When shunting the mobile home around I reversed into shed roof corner and broke plexiglass and glass of rear window.


It is a Lunar Premium 2007, actually manufacured by HomeCar.

I planned to go away for Easter week but that looks like it could be off now. How do I get it quickly replaced, ideally at home.

All advice gratefully received. 

JohnT. Stoke on Trent Area


----------



## trek (May 1, 2005)

Try a caravan breaker

Eg

www.caravanbreakers.net. These are in South Wales and have a section on windows


----------



## philoaks (Sep 2, 2008)

If you can't find one in a breakers then maybe these could help.

http://caravanwindowcentre.weebly.com/

http://www.eeco-ltd.co.uk/

http://www.autoxtra.org/replacement.htm


----------



## Wizzo (Dec 3, 2007)

As a temporary repair you could get two pieces of clear perspex from a local plastics/perspex supplier and glue them in place inside and out. Not pretty but should do the job.

JohnW


----------



## eurajohn (May 9, 2005)

It's a relatively late model van, I'd have thought it likely to be a Seitz or Remis window.
Have a good look at the other windows or if enough of the one you need is left to examine, you'll probably find a sticker in one of the corners with detail on it, they are usually clear with just the dimensions etc. on them.
If you can find the detail it should be an easy (although expensive) task to get a replacement.


----------



## cabby (May 14, 2005)

Try them.

cabby

http://www.olearymotorhomes.co.uk/visit-us-3-w.asp


----------



## mistycat (Jan 28, 2014)

A broken window would not be putting my away off,
even if I had to board it with something,
like wizzo says get some Perspex or the like and temporary repair it,
gives you another one of them jobs to do when you get back home,
post a picky, there are some clever guys on here than know a bodge or two :surprise:
Misty


----------



## electrajohnt (Aug 27, 2012)

*Thanks everybody.*

For now I have cut a piece of ply and using inside my own manufactured cross members from 2 x 2 suitable blocked out from making contact with the blind arrangement. Put that on and painted it.

Tomorrow I am in the Bradford region so intend to drop it off at EEC in Halifax, hopefully they will make another for me using the old one as a pattern and attaching the struts etc.

Still intend to go over Easter but to where is still up in the air, keepingan eye on the weather forecasts.


----------



## electrajohnt (Aug 27, 2012)

*Update*

Dropped the broken window into EECO this morning. New one will be ready to pick up on Thursday. Very pleased with that!


----------



## robbosps (Mar 10, 2014)

electrajohnt said:


> Dropped the broken window into EECO this morning. New one will be ready to pick up on Thursday. Very pleased with that!
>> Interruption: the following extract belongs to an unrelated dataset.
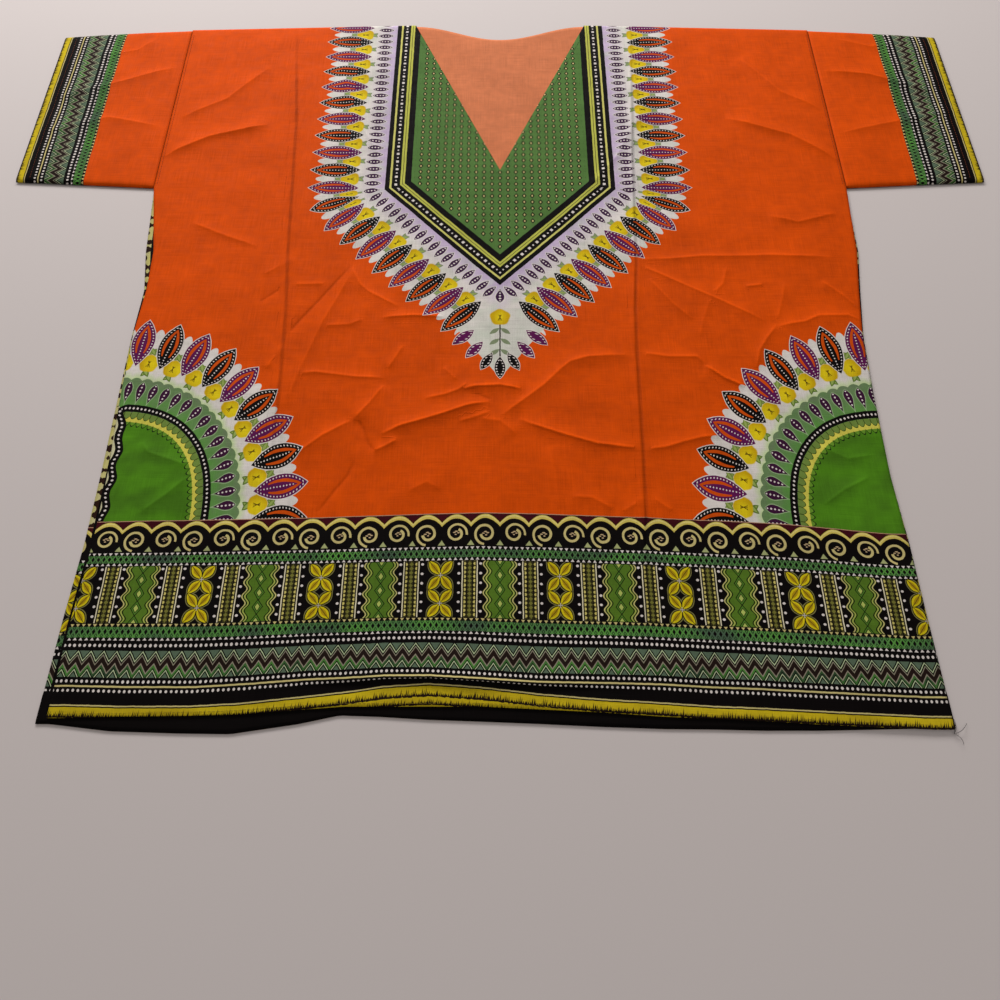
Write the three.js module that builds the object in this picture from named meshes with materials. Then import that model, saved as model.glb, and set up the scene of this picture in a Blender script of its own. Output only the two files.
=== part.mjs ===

Thanks for that info. Ive just sent them an enquiry for some work on my van.


----------



## electrajohnt (Aug 27, 2012)

*Final update from OP*



electrajohnt said:


> Dropped the broken window into EECO this morning. New one will be ready to pick up on Thursday. Very pleased with that!


I have no affiliation with EECO at all other than picking their name up via the forum and web.

I picked the window up this morning (Thursday) having dropped the old window off on Monday noon.

Cost for a window about 24 ins high by 36ins wide is £213 plus vat. I have no proof of this but I would guess that when I eventually found a new original spec., window it would have been much more.

Very pleased with the service and goods. They are here: http://www.eeco-ltd.co.uk/

Job done; off to Scotland tomorrow.

JohnT


----------